>> begin

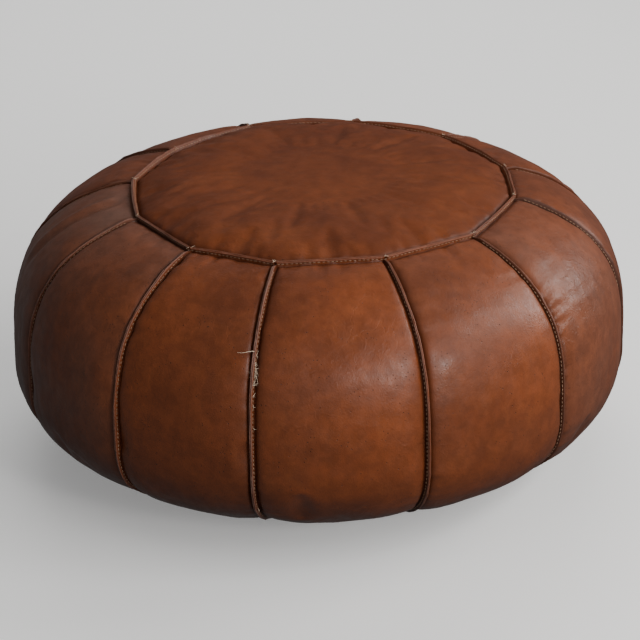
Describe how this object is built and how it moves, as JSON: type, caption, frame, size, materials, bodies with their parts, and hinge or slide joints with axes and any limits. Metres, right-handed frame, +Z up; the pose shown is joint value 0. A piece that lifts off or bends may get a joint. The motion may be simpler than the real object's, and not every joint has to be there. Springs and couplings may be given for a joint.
{
  "type": "leather pouf",
  "caption": "Round low leather pouf of sewn side gores between a twelve-sided top panel and a zipped base of two half-moons, packed with soft filling, used as a footrest or floor seat.",
  "frame": {"origin": "on the floor, under the middle of the base", "axes": "+Z up; -Y is the front, where the frayed seam is, just left of the middle; the base zip runs along X and closes towards +X"},
  "size_m": [0.7092, 0.7095, 0.33],
  "materials": {
    "top_leather": "waxed, satin, aged",
    "side_leather": "waxed, satin gloss, mottled and aged",
    "base_leather": "matt, worn",
    "filling": "matt wadding",
    "zip_cloth": "woven tape",
    "zip_teeth": "moulded nylon",
    "zip_metal": "aged brass",
    "thread": "waxed cotton thread"
  },
  "bodies": {
    "cover": {"top_panel": "top_leather", "side_panel_01": "side_leather", "side_panel_02": "side_leather", "side_panel_03": "side_leather", "side_panel_04": "side_leather", "side_panel_05": "side_leather", "side_panel_06": "side_leather", "side_panel_07": "side_leather", "side_panel_08": "side_leather", "side_panel_09": "side_leather", "side_panel_10": "side_leather", "side_panel_11": "side_leather", "side_panel_12": "side_leather", "base_panel_front": "base_leather", "base_panel_back": "base_leather", "stuffing": "filling", "zip_tape_front": "zip_cloth", "zip_chain_front": "zip_teeth", "zip_top_stop_front": "zip_metal", "zip_tape_back": "zip_cloth", "zip_chain_back": "zip_teeth", "zip_top_stop_back": "zip_metal", "zip_bottom_stop": "zip_metal"},
    "zip_slider": {"zip_slider": "zip_metal"},
    "zip_pull": {"zip_pull_tab": "zip_metal"}
  },
  "joints": [
    {"name": "zip_slide", "type": "slide", "parent": "cover", "child": "zip_slider", "axis": [-1, 0, 0], "range_m": [0, 0.29]},
    {"name": "pull_swing", "type": "hinge", "parent": "zip_slider", "child": "zip_pull", "pos_m": [0.146, 0, 0.01165], "axis": [0, -1, 0], "range_deg": [-20, 150]}
  ]
}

>> end

_GIVEN INSTRUCTION_
Return what is listed above, exactly and completely.

_REPLY_
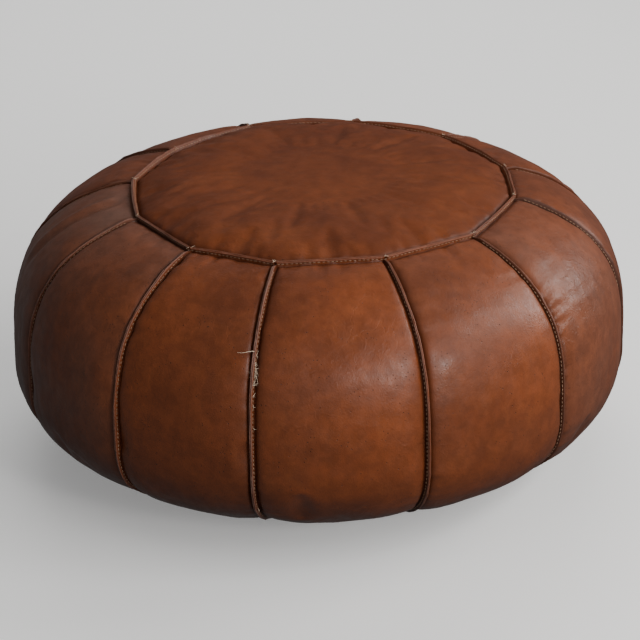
Describe how this object is built and how it moves, as JSON: type, caption, frame, size, materials, bodies with their parts, and hinge or slide joints with axes and any limits. Metres, right-handed frame, +Z up; the pose shown is joint value 0. A piece that lifts off or bends may get a joint. The motion may be simpler than the real object's, and not every joint has to be there. Springs and couplings may be given for a joint.
{
  "type": "leather pouf",
  "caption": "Round low leather pouf of sewn side gores between a twelve-sided top panel and a zipped base of two half-moons, packed with soft filling, used as a footrest or floor seat.",
  "frame": {"origin": "on the floor, under the middle of the base", "axes": "+Z up; -Y is the front, where the frayed seam is, just left of the middle; the base zip runs along X and closes towards +X"},
  "size_m": [0.7092, 0.7095, 0.33],
  "materials": {
    "top_leather": "waxed, satin, aged",
    "side_leather": "waxed, satin gloss, mottled and aged",
    "base_leather": "matt, worn",
    "filling": "matt wadding",
    "zip_cloth": "woven tape",
    "zip_teeth": "moulded nylon",
    "zip_metal": "aged brass",
    "thread": "waxed cotton thread"
  },
  "bodies": {
    "cover": {"top_panel": "top_leather", "side_panel_01": "side_leather", "side_panel_02": "side_leather", "side_panel_03": "side_leather", "side_panel_04": "side_leather", "side_panel_05": "side_leather", "side_panel_06": "side_leather", "side_panel_07": "side_leather", "side_panel_08": "side_leather", "side_panel_09": "side_leather", "side_panel_10": "side_leather", "side_panel_11": "side_leather", "side_panel_12": "side_leather", "base_panel_front": "base_leather", "base_panel_back": "base_leather", "stuffing": "filling", "zip_tape_front": "zip_cloth", "zip_chain_front": "zip_teeth", "zip_top_stop_front": "zip_metal", "zip_tape_back": "zip_cloth", "zip_chain_back": "zip_teeth", "zip_top_stop_back": "zip_metal", "zip_bottom_stop": "zip_metal"},
    "zip_slider": {"zip_slider": "zip_metal"},
    "zip_pull": {"zip_pull_tab": "zip_metal"}
  },
  "joints": [
    {"name": "zip_slide", "type": "slide", "parent": "cover", "child": "zip_slider", "axis": [-1, 0, 0], "range_m": [0, 0.29]},
    {"name": "pull_swing", "type": "hinge", "parent": "zip_slider", "child": "zip_pull", "pos_m": [0.146, 0, 0.01165], "axis": [0, -1, 0], "range_deg": [-20, 150]}
  ]
}